Man unterscheidet bei den heutigen D. die gesamte Dampfmaschinenanlage oder Dampfanlage und die eigentliche D. Die Dampfmaschinenanlage umfaßt zugleich den Apparat zur Erzeugung des Wasserdampfes (den Dampfkessel, s. d.), die Einrichtung zur Leitung desselben nach der Maschine (die Dampfleitung, s. d.) und die eigentliche D., in der die Umsetzung der Wärme in Arbeit stattfindet.
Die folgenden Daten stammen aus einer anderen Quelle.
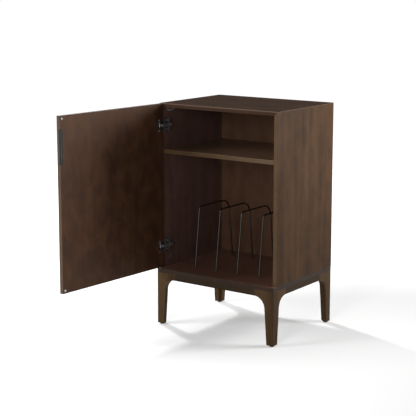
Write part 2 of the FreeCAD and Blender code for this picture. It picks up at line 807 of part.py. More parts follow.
# ---- Leg frame -----------------------------------------------------------------------
def leg_outline(origin, along):
    """Outline of one leg board: a head beside the rail, the round knee and the tapered leg."""
    def at(distance, drop):
        return origin + along * distance + DOWN * drop
    knee_start = leg_top_width + knee_radius
    knee_end = rail_height + knee_radius
    arc_step = knee_radius * (1 - math.sqrt(0.5))
    outline = [Part.LineSegment(at(0, 0), at(leg_head_length, 0)),
               Part.LineSegment(at(leg_head_length, 0), at(leg_head_length, rail_height)),
               Part.LineSegment(at(leg_head_length, rail_height), at(knee_start, rail_height)),
               Part.Arc(at(knee_start, rail_height), at(leg_top_width + arc_step, rail_height + arc_step),
                        at(leg_top_width, knee_end)),
               Part.LineSegment(at(leg_top_width, knee_end), at(leg_foot_width, leg_height)),
               Part.LineSegment(at(leg_foot_width, leg_height), at(0, leg_height)),
               Part.LineSegment(at(0, leg_height), at(0, 0))]
    return Part.Face(Part.Wire([piece.toShape() for piece in outline]))


def glide_point(side, end):
    """Middle of a leg's glide, at the foot."""
    corner = leg_origin(side, end)
    return V(corner.x - side * glide_inset, corner.y - end * glide_inset, leg_bottom)


def leg(side, end):
    """Two boards mitred into one angle-shaped leg."""
    origin = leg_origin(side, end)
    across = leg_outline(origin, RIGHT * -side).extrude(BACK * (-end * frame_board))
    along = leg_outline(origin, BACK * -end).extrude(RIGHT * (-side * frame_board))
    solid = across.fuse(along).removeSplitter()
    solid = soften(solid, floor_corner_radius, [(origin.x, origin.y, None)])
    nail_room = glide_nail_diameter + 2 * glide_nail_fit
    nail_hole = rod(glide_point(side, end), UP, glide_nail_length + glide_nail_fit, nail_room)
    return without(solid, rail_dowel_holes() + [nail_hole])


def rail(low, high):
    """A rail between two legs, given its two opposite corners in plan."""
    board = block((low.x, high.x), (low.y, high.y), (floor_bottom - rail_height, floor_bottom))
    return without(board, rail_dowel_holes() + rail_screw_holes())


def corner_block(side, end):
    """Three-cornered glue block inside a leg, screwed up into the floor panel."""
    inner = leg_origin(side, end) - V(side * frame_board, end * frame_board, corner_block_height)
    points = [inner, inner - RIGHT * (side * corner_block_leg), inner - BACK * (end * corner_block_leg)]
    return without(prism(points, UP * corner_block_height), [block_screw_hole(side, end)])


def glide(side, end):
    """Nail-on glide under a leg."""
    top = glide_point(side, end)
    disc = rod(top, DOWN, glide_height, glide_diameter)
    disc = soften(disc, glide_edge_radius, [(None, None, leg_bottom - glide_height)])
    return disc.fuse(rod(top, UP, glide_nail_length, glide_nail_diameter))


def make_leg_frame():
    """Legs, rails, corner blocks, glides and what joins them."""
    x = half_width - leg_head_length
    y = frame_back - leg_head_length
    nodes = {"front_rail": [rail(V(-x, frame_front, 0), V(x, frame_front + frame_board, 0))],
             "back_rail": [rail(V(-x, frame_back - frame_board, 0), V(x, frame_back, 0))],
             "left_rail": [rail(V(-half_width, -y, 0), V(-half_width + frame_board, y, 0))],
             "right_rail": [rail(V(half_width - frame_board, -y, 0), V(half_width, y, 0))]}
    for name, side, end in corners():
        nodes["leg_" + name] = [leg(side, end)]
        nodes["corner_block_" + name] = [corner_block(side, end)]
        nodes["glide_" + name] = [glide(side, end)]
    nodes["rail_dowels"] = [rod(p, d, *rail_dowel_sizes) for p, d in rail_dowel_places()]
    block_points = [block_screw_point(side, end) for _, side, end in corners()]
    sizes = block_screw_sizes
    nodes["corner_block_screws"] = [screw(p, UP, block_screw_length, sizes) for p in block_points]
    nodes["rail_screws"] = [screw(p, UP, rail_screw_length, sizes) for p in rail_screw_points()]
    return nodes


# ---- Write one file for each node ----------------------------------------------------
def make_all():
    """Every node of the cabinet, by name, as a list of its solids."""
    nodes = {}
    for make in (make_case, make_case_fittings, make_dividers, make_hinges, make_door, make_leg_frame):
        nodes.update(make())
    return nodes


def write_all(nodes):
    """One STEP file for each node."""
    os.makedirs("parts", exist_ok=True)
    for name, shapes in nodes.items():
        whole = shapes[0] if len(shapes) == 1 else Part.makeCompound(shapes)
        whole.exportStep("parts/%s.step" % name)
        print("%-24s %2d solid(s) %12.1f mm3  valid %s"
              % (name, len(whole.Solids), whole.Volume, whole.isValid()))


cabinet = make_all()
write_all(cabinet)
print("door gap %.3f  ledge %.3f  top at %.1f" % (door_gap, ledge_depth, case_top))
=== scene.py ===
# %% [markdown]
# # A record cabinet, dressed in Blender
#
# The cabinet is already built: its boards, hinges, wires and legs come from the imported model, at
# their real size and in their real places. This lesson gives each of them its finish, and then
# adds a floor, lamps and a camera. Every piece keeps the shape and the place it was built with.
#
# The model is imported with Blender's glTF importer. Each piece then has its place baked into its
# mesh and no parent, so that every piece stands on its own.

# %% Load the frame
import math
from collections import namedtuple

import bpy
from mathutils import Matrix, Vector


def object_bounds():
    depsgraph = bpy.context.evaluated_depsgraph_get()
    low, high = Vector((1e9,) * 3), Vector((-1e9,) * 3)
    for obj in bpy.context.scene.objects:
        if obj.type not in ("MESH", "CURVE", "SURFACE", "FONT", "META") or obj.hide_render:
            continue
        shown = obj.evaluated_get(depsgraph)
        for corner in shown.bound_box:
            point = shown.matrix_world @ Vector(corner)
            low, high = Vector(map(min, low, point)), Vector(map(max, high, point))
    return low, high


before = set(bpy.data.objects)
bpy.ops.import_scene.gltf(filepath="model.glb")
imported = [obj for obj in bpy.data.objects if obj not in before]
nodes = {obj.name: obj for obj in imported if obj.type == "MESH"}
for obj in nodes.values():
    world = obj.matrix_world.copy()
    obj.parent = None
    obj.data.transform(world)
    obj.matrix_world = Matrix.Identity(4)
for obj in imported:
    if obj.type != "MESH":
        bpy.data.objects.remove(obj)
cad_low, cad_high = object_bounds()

MM = 0.001
print("nodes:", len(nodes), "box in mm:", [round(side / MM) for side in cad_high - cad_low])

# %% [markdown]
# ## Shader sums
#
# A finish is easier to read as `0.4 + 0.07 * mottle` than as a web of nodes. The class below wraps
# one output socket, and each operator adds the Math node that does the work. The reflected forms
# make `1 - mottle` work too. The operators are for numbers only. A Math node turns a colour grey,
# so colours are blended in another way, further down.

# %% A value that varies over a surface
class Mask:
    """One output socket, which can be used in a sum."""

    def __init__(self, finish, socket):
        self.finish = finish
        self.socket = socket

    def math(self, operation, *others):
        """A Math node on this value and the others."""
        sockets = dict(enumerate((self,) + others))
        return self.finish.add("ShaderNodeMath", {"operation": operation}, sockets)

    def __add__(self, other):
        return self.math("ADD", other)

    def __radd__(self, other):
        return self.math("ADD", other)

    def __sub__(self, other):
        return self.math("SUBTRACT", other)

    def __rsub__(self, other):
        return self.finish.add("ShaderNodeMath", {"operation": "SUBTRACT"}, {0: other, 1: self})

    def __mul__(self, other):
        return self.math("MULTIPLY", other)

    def __rmul__(self, other):
        return self.math("MULTIPLY", other)

    def __truediv__(self, other):
        return self.math("DIVIDE", other)

    def between(self, low, high):
        """Nought at low, one at high and smooth in between."""
        settings = {"interpolation_type": "SMOOTHSTEP"}
        sockets = {"Value": self, "From Min": low, "From Max": high}
        return self.finish.add("ShaderNodeMapRange", settings, sockets)


print("a mask can be added, taken away, multiplied and divided")

# %% [markdown]
# ## Any other node
#
# A node tree needs many kinds of node, and a helper for each kind would be a long list to learn.
# One method adds them all: it takes the node's type, then its settings, then the values or links of
# its sockets. The settings go first because some of them, such as the data type of a Mix node,
# decide which sockets there are.

# %% A finish and its nodes
def set_stops(ramp, stops):
    """Gives a colour ramp its stops, as pairs of a position and a colour."""
    while len(ramp.elements) < len(stops):
        ramp.elements.new(0.5)    # the loop below moves it to its own position
    for element, (position, colour) in zip(ramp.elements, stops):
        element.position = position
        element.color = (*colour, 1)


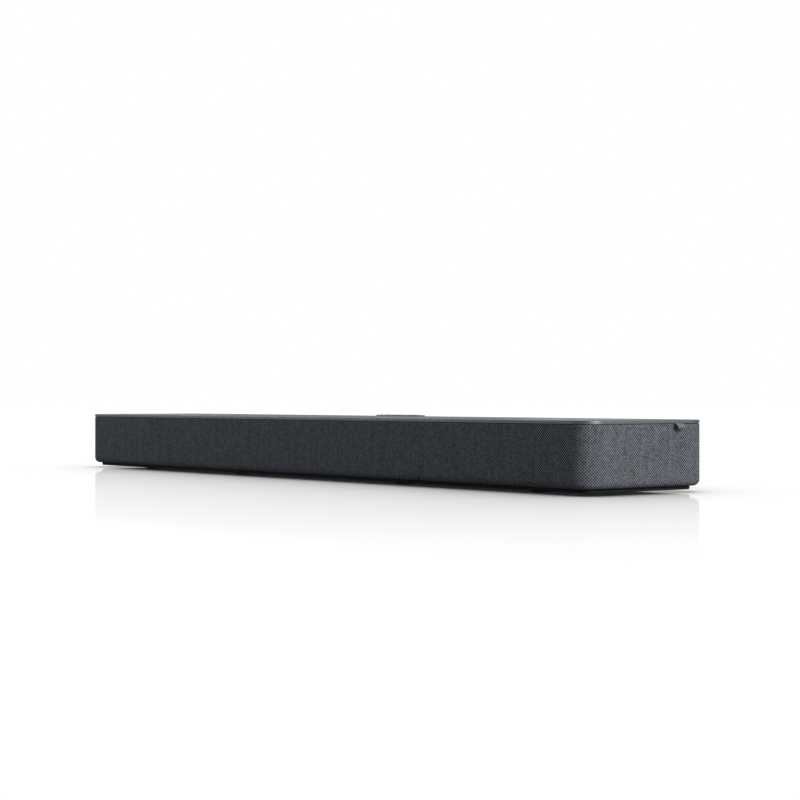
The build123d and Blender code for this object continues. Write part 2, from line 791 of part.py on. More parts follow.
def socket_shell(x, size, depth, opening, wall_low):
    """A box-shaped socket on the board's rear edge, with a plain opening in its face."""
    width, height = size
    back = SOCKET_FACE - depth
    mouth_low = SOCKET_LOW + wall_low
    body = block((x - width / 2, back, SOCKET_LOW), (x + width / 2, SOCKET_FACE, SOCKET_LOW + height))
    mouth = block(
        (x - opening[0] / 2, back + 1.5, mouth_low),
        (x + opening[0] / 2, SOCKET_FACE + 1, mouth_low + opening[1]),
    )
    with BuildPart() as shell:
        add(body)
        add(mouth, mode=Mode.SUBTRACT)
    return shell.part


def contact_tongue(x, half_width, depths, heights):
    """The flat tongue inside a socket, from its back wall to just short of its mouth."""
    return block(
        (x - half_width, SOCKET_FACE - depths[0], SOCKET_LOW + heights[0]),
        (x + half_width, SOCKET_FACE - depths[1], SOCKET_LOW + heights[1]),
    )


def make_hdmi_sockets():
    """Two video sockets, each with its contact tongue."""
    sockets = []
    for x in HDMI_X:
        shell = socket_shell(x, HDMI_SIZE, 12.0, (14.0, 4.6), 0.8)
        sockets.append(fused(shell, contact_tongue(x, 5.8, (10.5, 1.5), (2.4, 3.6))))
    return together(*sockets)


def make_usb_socket():
    """Service socket with its contact tongue."""
    shell = socket_shell(USB_X, USB_SIZE, 14.0, (12.6, 5.2), 0.8)
    return fused(shell, contact_tongue(USB_X, 5.2, (12.5, 2.0), (3.6, 5.4)))


def make_lan_socket():
    """Network socket with the notch for the plug's latch."""
    shell = socket_shell(LAN_X, LAN_SIZE, 18.0, (12.0, 8.2), 1.2)
    notch = block(
        (LAN_X - 3, SOCKET_FACE - 10, SOCKET_LOW + 9), (LAN_X + 3, SOCKET_FACE + 1, SOCKET_LOW + 12)
    )
    with BuildPart() as socket:
        add(shell)
        add(notch, mode=Mode.SUBTRACT)
    return socket.part


def make_optical_socket():
    """Optical input with its square mouth."""
    return socket_shell(OPTICAL_X, OPTICAL_SIZE, 12.0, (6.4, 6.4), 1.8)


def make_mains_inlet():
    """Two-pin mains inlet: a housing with a figure-of-eight well, and its two pins."""
    x, z = MAINS_SPOT
    face = Plane(origin=(x, SOCKET_FACE, z), x_dir=(1, 0, 0), z_dir=(0, 1, 0))
    with BuildPart() as housing:
        with BuildSketch(face):
            RectangleRounded(*MAINS_SIZE, 1.5)
        extrude(amount=-22)
        with BuildSketch(face):
            with GridLocations(7.4, 0, 2, 1):
                Circle(4.3)
            Rectangle(7.4, 6.6)
        extrude(amount=-12, mode=Mode.SUBTRACT)
    with BuildPart() as pins:
        with BuildSketch(face.offset(-12)):
            with GridLocations(8.6, 0, 2, 1):
                Circle(1.15)
        extrude(amount=10)
    return together(housing.part, pins.part)


def make_board(name):
    """A flat circuit board on the cabinet's standoffs, with clearance holes at its screws."""
    (x0, y0), (x1, y1) = BOARDS[name]
    blank = block((x0, y0, BOARD_BOTTOM), (x1, y1, BOARD_TOP))
    with BuildPart() as board:
        add(blank)
        with Locations(*[(x, y, BOARD_TOP) for x, y in STANDOFF_SPOTS if x0 < x < x1]):
            Hole(radius=1.6, depth=BOARD)
    return board.part


def make_board_screws():
    """One screw for each board standoff."""
    return together(
        *[
            turned(
                Plane(origin=(x, y, BOARD_TOP)),
                (0, -6),
                (1.2, -6),
                (1.2, 0),
                (2.6, 0),
                (2.6, 1.2),
                (1.8, 1.8),
                (0, 1.8),
            )
            for x, y in STANDOFF_SPOTS
        ]
    )


def make_processor_shield():
    """Pressed screening can over the signal processor."""
    return block((-30, -10, BOARD_TOP), (10, 25, BOARD_TOP + 4))


def make_radio_module():
    """Wireless module on the main board: a small board with its screening can."""
    return fused(
        block((40, -28, BOARD_TOP), (70, -8, BOARD_TOP + 1)),
        block((43, -26, BOARD_TOP + 1), (62, -10, BOARD_TOP + 3.2)),
    )


def make_power_transformer():
    """Switching transformer: ferrite core round a wound bobbin."""
    core = (-230, -5)
    with BuildPart() as transformer:
        with BuildSketch(Plane(origin=(*core, BOARD_TOP))):
            Rectangle(34, 30)
        extrude(amount=6)
        with BuildSketch(Plane(origin=(*core, BOARD_TOP + 6))):
            RectangleRounded(26, 30, 6)
        extrude(amount=16)
        with BuildSketch(Plane(origin=(*core, BOARD_TOP + 22))):
            Rectangle(34, 30)
        extrude(amount=5)
    return transformer.part


def make_power_capacitors():
    """Round reservoir capacitors standing on the power board."""
    return together(
        *[
            turned(
                Plane(origin=(x, y, BOARD_TOP)),
                (0, 0),
                (8, 0),
                (8, 1.5),
                (7.5, 2),
                (8, 2.5),
                (8, 28),
                (7, 29),
                (0, 29),
            )
            for x, y in [(-280, 20), (-255, 20), (-180, 20), (-160, 20)]
        ]
    )


def make_amplifier_heatsink():
    """Finned aluminium block over the amplifier chips."""
    base_top = BOARD_TOP + 4
    base = block((150, -20, BOARD_TOP), (270, 30, base_top))
    with BuildPart() as sink:
        add(base)
        with BuildSketch(Plane(origin=(210, 5, base_top))):
            with GridLocations(6, 0, 20, 1):
                Rectangle(2, 50)
        extrude(amount=18)
    return sink.part


def make_plinth_screws():
    """Countersunk screws up through the plinth into the cabinet."""
    return together(
        *[
            turned(
                Plane(origin=(x, y, FOOT_HEIGHT)),
                (0, 0.1),
                (3.2, 0.1),
                (1.5, 1.8),
                (1.5, 18),
                (0, 18),
            )
            for x, y in PLINTH_SCREW_SPOTS
        ]
    )


def make_rear_screws():
    """Pan-head screws sunk in the rear panel."""
    return together(
        *[
            turned(
                Plane(origin=(x, BACK - 1.75, z), z_dir=(0, 1, 0)),
                (0, -4.6),
                (1.5, -4.6),
                (1.5, 0),
                (3, 0),
                (3, 1.0),
                (2.2, 1.6),
                (0, 1.6),
            )
            for x, z in REAR_SCREW_SPOTS
        ]
    )


# ---------------------------------------------------------------- the whole set


def main():
    """Makes every piece and writes it to parts/."""
    os.makedirs("parts", exist_ok=True)
    write(make_grille_fabric(), "grille_fabric")
    write(make_grille_frame(), "grille_frame")
    write(make_rear_panel(), "rear_panel")
    write(make_deck(), "top_deck")
    write(make_top_grille(-GRILLE_X), "top_grille_left")
    write(make_top_grille(GRILLE_X), "top_grille_right")
    write(make_key_bezel(), "key_bezel")
    for index, name in enumerate(KEY_NAMES):
        write(make_key(index), f"key_{name}")
    write(make_key_board(), "key_board")
    write(make_key_switches(), "key_switches")
    write(make_cabinet(), "cabinet")
    write(make_plinth(), "plinth")
    write(make_feet(), "feet")
    write(make_status_window(), "status_window")
    write(make_status_board(), "status_board")
    write(make_side_tag(), "side_tag")
    write(make_deck_gasket(), "deck_gasket")
    write(make_wall_inserts(), "wall_inserts")
    for index, x in enumerate(WOOFER_X, 1):
        seat = front_seat(x)
        write(make_driver_frame(seat), f"woofer_{index}_frame")
        write(make_driver_cone(seat), f"woofer_{index}_cone")
        write(make_driver_surround(seat), f"woofer_{index}_surround")
    for side, x in (("left", -GRILLE_X), ("right", GRILLE_X)):
        seat = upfire_seat(x)
        write(make_driver_frame(seat), f"upfire_{side}_frame")
        write(make_driver_cone(seat), f"upfire_{side}_cone")
        write(make_driver_surround(seat), f"upfire_{side}_surround")
    write(together(*[make_upfire_chamber(x) for x in (-GRILLE_X, GRILLE_X)]), "upfire_chambers")
    write(together(*[make_tweeter(front_seat(x)) for x in TWEETER_X]), "tweeters")
    write(make_driver_screws(), "driver_screws")
    write(make_connector_tray(), "connector_tray")
    write(make_hdmi_sockets(), "hdmi_sockets")
    write(make_usb_socket(), "usb_socket")
    write(make_lan_socket(), "lan_socket")
    write(make_optical_socket(), "optical_socket")
    write(make_mains_inlet(), "mains_inlet")
    for name in BOARDS:
        write(make_board(name), name)
    write(make_board_screws(), "board_screws")
    write(make_processor_shield(), "processor_shield")
    write(make_radio_module(), "radio_module")
    write(make_power_transformer(), "power_transformer")
    write(make_power_capacitors(), "power_capacitors")
    write(make_amplifier_heatsink(), "amplifier_heatsink")
    write(make_plinth_screws(), "plinth_screws")
    write(make_rear_screws(), "rear_screws")


if __name__ == "__main__":
    main()
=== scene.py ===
"""A long cloth-wrapped soundbar with a flat metal deck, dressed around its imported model.

Everything is in metres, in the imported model's own frame: X along the bar, -Y its front, +Z up.
"""

import json
from math import cos, pi, radians, sin

import bpy
from mathutils import Matrix, Vector


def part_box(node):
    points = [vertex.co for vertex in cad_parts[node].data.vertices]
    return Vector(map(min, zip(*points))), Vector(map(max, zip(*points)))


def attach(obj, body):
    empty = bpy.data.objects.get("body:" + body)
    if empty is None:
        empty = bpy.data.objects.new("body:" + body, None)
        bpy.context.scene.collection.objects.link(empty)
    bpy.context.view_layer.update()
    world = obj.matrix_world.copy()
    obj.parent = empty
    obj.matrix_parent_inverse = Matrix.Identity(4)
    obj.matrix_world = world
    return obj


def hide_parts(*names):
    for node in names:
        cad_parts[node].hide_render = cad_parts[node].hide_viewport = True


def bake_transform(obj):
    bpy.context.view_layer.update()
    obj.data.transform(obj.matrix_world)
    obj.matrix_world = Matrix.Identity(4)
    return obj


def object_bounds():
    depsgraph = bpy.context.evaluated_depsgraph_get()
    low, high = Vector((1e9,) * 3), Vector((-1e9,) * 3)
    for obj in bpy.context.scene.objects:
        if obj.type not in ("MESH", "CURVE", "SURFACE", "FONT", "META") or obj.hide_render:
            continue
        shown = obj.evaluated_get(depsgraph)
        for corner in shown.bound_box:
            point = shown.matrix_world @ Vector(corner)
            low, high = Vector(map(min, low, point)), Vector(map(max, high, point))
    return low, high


bl_info = {
    "name": "Soundbar",
    "version": (1, 0, 0),
    "blender": (4, 5, 0),
    "location": "View3D > Sidebar > Soundbar",
    "description": "Dresses a packed soundbar with its cloth, metal, keys and sockets",
    "category": "Add Mesh",
}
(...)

Die Wirkungsweise der einzelnen Hauptteile einer D. werde an der auf Taf. Ⅰ, Fig. 3 im Schnitt dargestellten vertikalen Eincylindermaschine erläutert. Der aus dem Dampfkessel kommende Dampf gelangt durch das Rohr E nach dem Schieberkasten K; in diesem befindet sich der Dampfschieber, der mit seiner Stange bei t an die Stange s des auf der Welle sitzenden Excenters f angehängt ist und dadurch eine auf und ab gehende Bewegung erhält.